I wonder if this project was for academic purposes, or for fun, or that really tape back serves a purpose for you.
Thanks for the reply and the insight.

Although I am a complete newb at this point for running this tape drive on linux, I am not new to the whole "tape" thing actually. My first computers had cassette tape drive in them back so many years ago. As the years passed, cassette tape backups got converted into floppies(360K), then into high capacity floppies(720K and 1.44M), then onto zip-drives, jazz-drives, then into CD-r, then dvd-r, then onto whole collections of dvd-r's, then onto HDD's like a lot of people these days as they got cheaper and cheaper over these last few years.

I used travan tape systems quite heavily years ago, but back then I never used them on any unix/linux machines I had. Of all the backup media and devices I have used over the years, there were 2 that were the most solid and just worked without question when you were looking for that file/photo/song/family home movie/etc. you backed up maybe 5, 6, or even perhaps 10+ years ago. Those 2 were without question "tape" and/or "cd's" of some sort, brand, or capacity. I have lost a lot of data over the years off of HDD's that sat around in backup collections for many years, them refusing to start up, or perhaps you find out that someone all too conveniently overwrote it at some point thinking to themselves "Baah,, this back is so old, I will never need it again".. only to find out that the one file your looking for the most now 10 years later, you realize was only on that old drive you have over-written 3 times since.

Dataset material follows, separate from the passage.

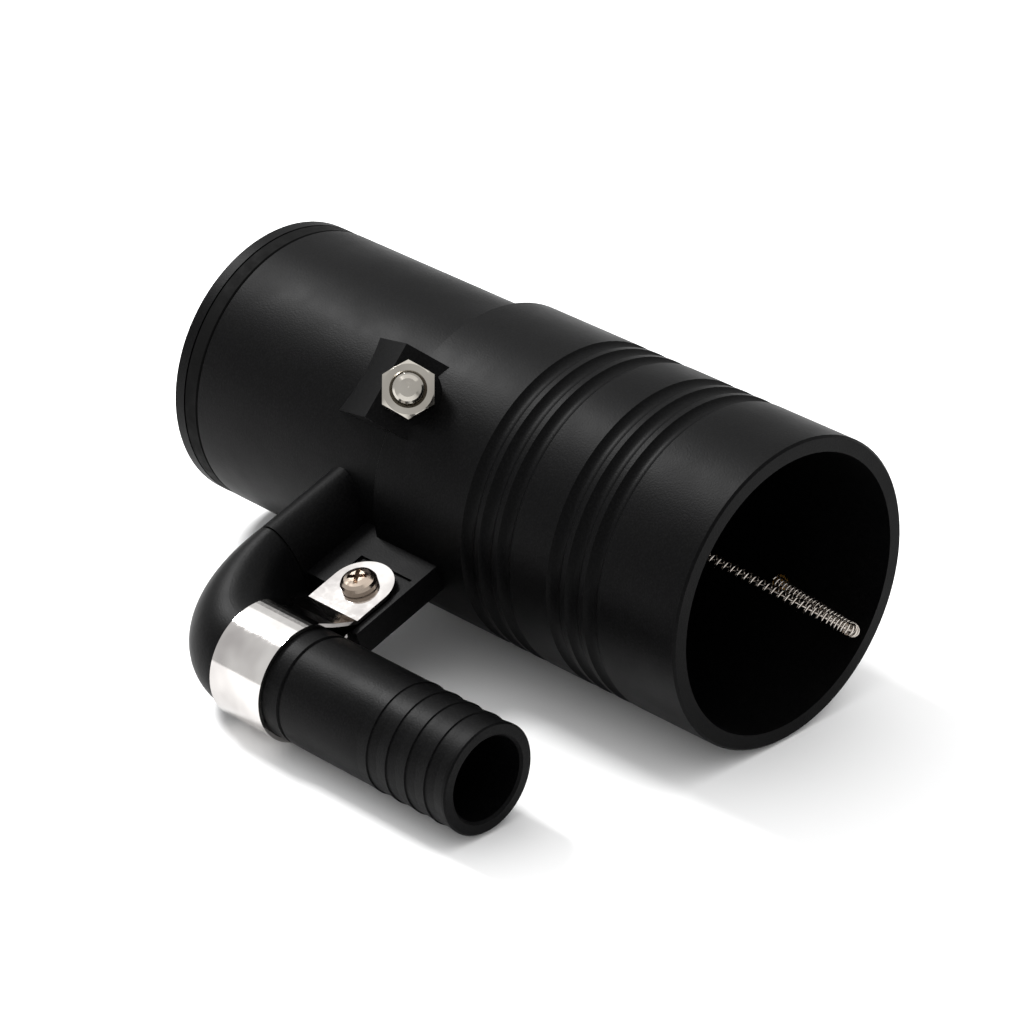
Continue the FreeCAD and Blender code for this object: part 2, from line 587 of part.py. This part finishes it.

I.E.> I think for most, using HDD's as backup devices is definitely not a bad option at all, including for myself. I prefer it for the sheer convenience and speed factor alone. CDr's just will not hold the massive collections of files, folders, and HDD images these days without it taking a dozen or more CDr's/dvd'r/blu'r etc. just to make one backup. HDD's are the wise choice for something you don't need for more than a couple 3 years retention.

- Fast forward 10 or even 15+ years though, and remembering that home movie you thought was mostly just useless raw video, or perhaps those pictures you copied from one of your relatives/friends way back then, hearing they have just passed away,.. and out that old drive comes, you knocking the dust off it and praying like mad now that it still fires up.

Actually for myself, I kept finding myself drawn back to tape as sort of the "shoe that best fits" after weighing the options available while looking at this now mostly full drawer of HDD's that are getting out of date once again. I have dozens of "backup HDD's", some recent and as large as 6TB for short term backup purpose, some that have sat around for years as backups.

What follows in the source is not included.